## Begin Data extract

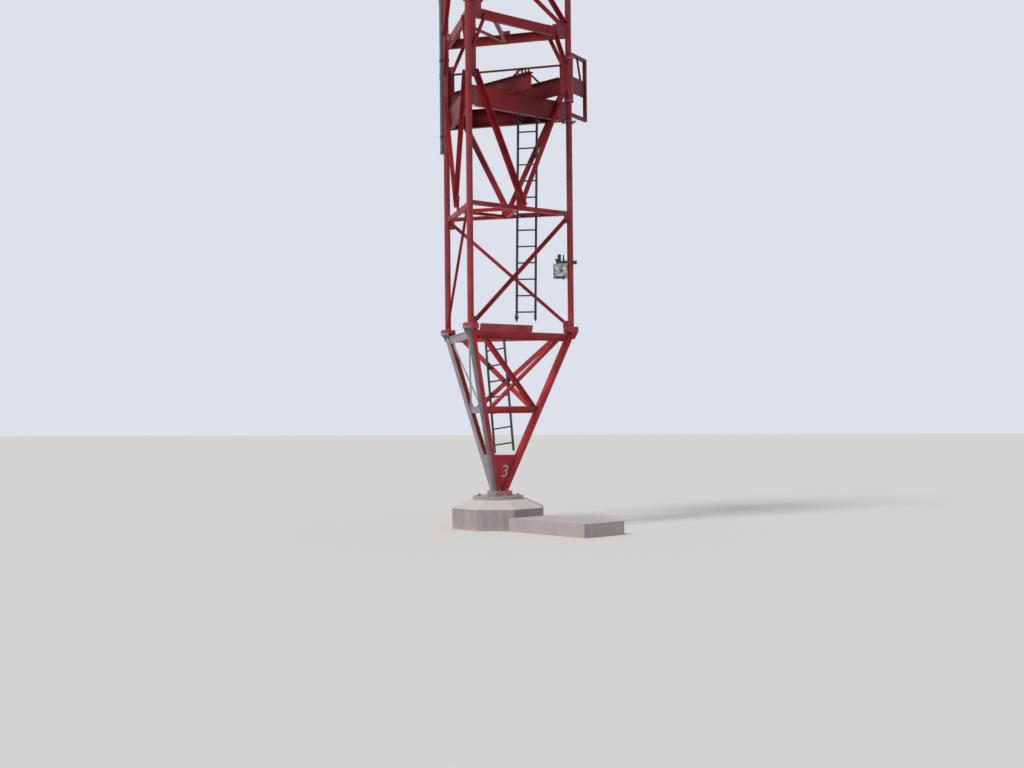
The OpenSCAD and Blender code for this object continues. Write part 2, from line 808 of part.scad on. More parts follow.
plan_brace();
v_brace(face_ab);  // v_brace_ab
v_brace(face_bc);  // v_brace_bc
v_brace(face_ca);  // v_brace_ca
collar_girder(face_ab);  // collar_girder_ab
collar_girder(face_bc);  // collar_girder_bc
collar_girder(face_ca);  // collar_girder_ca
cross_girder(cross_girder_1_x);  // cross_girder_1
cross_girder(cross_girder_2_x);  // cross_girder_2
girder_tie();
corner_bracket();
rear_tie();
ring_2(face_ab);  // ring_2_ab
ring_2(face_bc);  // ring_2_bc
ring_2(face_ca);  // ring_2_ca
upper_plan_brace();
upper_cross(face_ab);  // upper_cross_ab
upper_cross(face_bc);  // upper_cross_bc
upper_cross(face_ca);  // upper_cross_ca
ring_3(face_ab);  // ring_3_ab
ring_3(face_bc);  // ring_3_bc
ring_3(face_ca);  // ring_3_ca
landing_channel();
lower_ladder();
main_ladder();
side_pole();
pole_clips();
box_clamp();
cable_box();
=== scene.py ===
# %% [markdown]
# A lattice radio mast on a pointed foot
#
# The mast has three round legs, angle braces, a collar of girders that carries lifting gear,
# and a base that tapers to one point on a concrete block. Its steel comes in as a finished
# solid model. This lesson gives each surface its finish, and adds the small things that a
# solid model leaves out: bolts, nuts, weld beads and painted marks.

import json
import math
import random

import bmesh
import bpy
from mathutils import Matrix, Vector


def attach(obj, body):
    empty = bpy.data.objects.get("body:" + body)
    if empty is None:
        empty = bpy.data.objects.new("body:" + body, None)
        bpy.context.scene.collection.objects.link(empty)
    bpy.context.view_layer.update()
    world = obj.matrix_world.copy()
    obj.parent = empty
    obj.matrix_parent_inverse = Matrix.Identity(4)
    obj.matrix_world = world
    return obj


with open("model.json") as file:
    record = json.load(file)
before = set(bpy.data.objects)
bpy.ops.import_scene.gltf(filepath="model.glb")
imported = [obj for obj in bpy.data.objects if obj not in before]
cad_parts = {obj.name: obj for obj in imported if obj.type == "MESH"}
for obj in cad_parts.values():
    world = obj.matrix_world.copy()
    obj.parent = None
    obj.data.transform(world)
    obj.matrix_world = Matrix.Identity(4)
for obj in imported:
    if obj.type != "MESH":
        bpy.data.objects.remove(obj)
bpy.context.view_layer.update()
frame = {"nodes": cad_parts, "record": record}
random.seed(7)
print("the solid model holds", len(frame["nodes"]), "pieces")

# %% [markdown]
# The mast's own measures
#
# Everything small is placed from the same few dimensions as the steel: the face width, the
# heights of the rings, and the lean of the base. A piece in a face is placed by how far it
# lies along the face, how far it stands out, and how high it is. That is easier to think in
# than the mast's own x and y, because each of the three faces is then the same.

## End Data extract

Given exercise
All of the material must be reproduced exactly.

Answer to this task
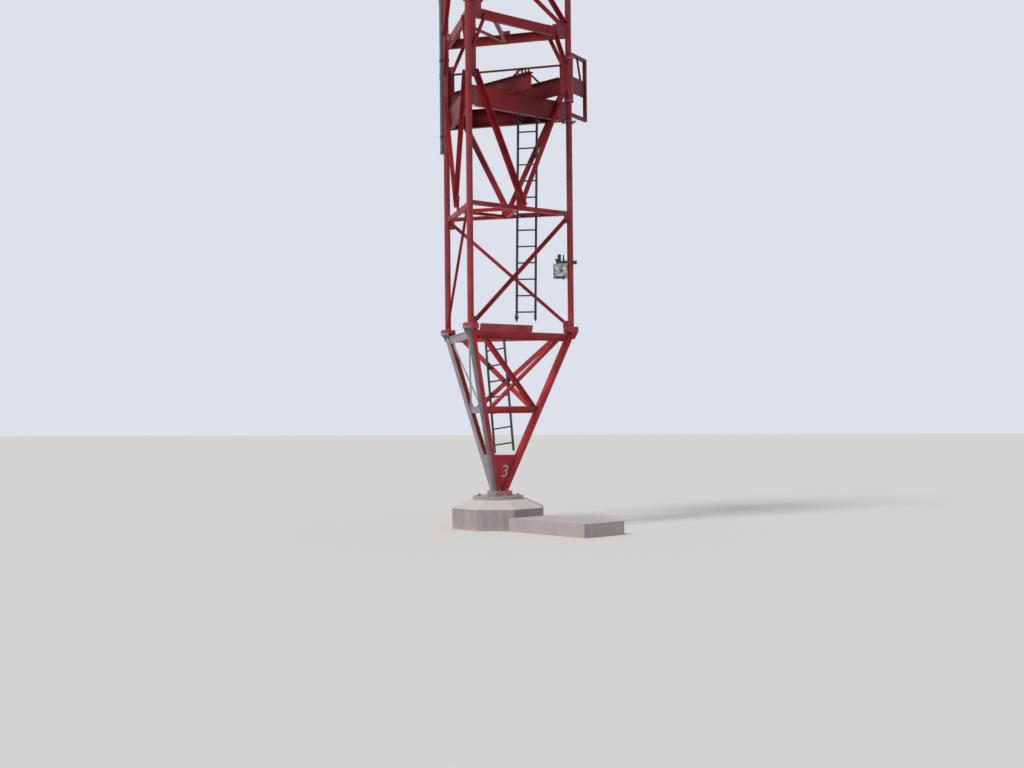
The OpenSCAD and Blender code for this object continues. Write part 2, from line 808 of part.scad on. More parts follow.
plan_brace();
v_brace(face_ab);  // v_brace_ab
v_brace(face_bc);  // v_brace_bc
v_brace(face_ca);  // v_brace_ca
collar_girder(face_ab);  // collar_girder_ab
collar_girder(face_bc);  // collar_girder_bc
collar_girder(face_ca);  // collar_girder_ca
cross_girder(cross_girder_1_x);  // cross_girder_1
cross_girder(cross_girder_2_x);  // cross_girder_2
girder_tie();
corner_bracket();
rear_tie();
ring_2(face_ab);  // ring_2_ab
ring_2(face_bc);  // ring_2_bc
ring_2(face_ca);  // ring_2_ca
upper_plan_brace();
upper_cross(face_ab);  // upper_cross_ab
upper_cross(face_bc);  // upper_cross_bc
upper_cross(face_ca);  // upper_cross_ca
ring_3(face_ab);  // ring_3_ab
ring_3(face_bc);  // ring_3_bc
ring_3(face_ca);  // ring_3_ca
landing_channel();
lower_ladder();
main_ladder();
side_pole();
pole_clips();
box_clamp();
cable_box();
=== scene.py ===
# %% [markdown]
# A lattice radio mast on a pointed foot
#
# The mast has three round legs, angle braces, a collar of girders that carries lifting gear,
# and a base that tapers to one point on a concrete block. Its steel comes in as a finished
# solid model. This lesson gives each surface its finish, and adds the small things that a
# solid model leaves out: bolts, nuts, weld beads and painted marks.

import json
import math
import random

import bmesh
import bpy
from mathutils import Matrix, Vector


def attach(obj, body):
    empty = bpy.data.objects.get("body:" + body)
    if empty is None:
        empty = bpy.data.objects.new("body:" + body, None)
        bpy.context.scene.collection.objects.link(empty)
    bpy.context.view_layer.update()
    world = obj.matrix_world.copy()
    obj.parent = empty
    obj.matrix_parent_inverse = Matrix.Identity(4)
    obj.matrix_world = world
    return obj


with open("model.json") as file:
    record = json.load(file)
before = set(bpy.data.objects)
bpy.ops.import_scene.gltf(filepath="model.glb")
imported = [obj for obj in bpy.data.objects if obj not in before]
cad_parts = {obj.name: obj for obj in imported if obj.type == "MESH"}
for obj in cad_parts.values():
    world = obj.matrix_world.copy()
    obj.parent = None
    obj.data.transform(world)
    obj.matrix_world = Matrix.Identity(4)
for obj in imported:
    if obj.type != "MESH":
        bpy.data.objects.remove(obj)
bpy.context.view_layer.update()
frame = {"nodes": cad_parts, "record": record}
random.seed(7)
print("the solid model holds", len(frame["nodes"]), "pieces")

# %% [markdown]
# The mast's own measures
#
# Everything small is placed from the same few dimensions as the steel: the face width, the
# heights of the rings, and the lean of the base. A piece in a face is placed by how far it
# lies along the face, how far it stands out, and how high it is. That is easier to think in
# than the mast's own x and y, because each of the three faces is then the same.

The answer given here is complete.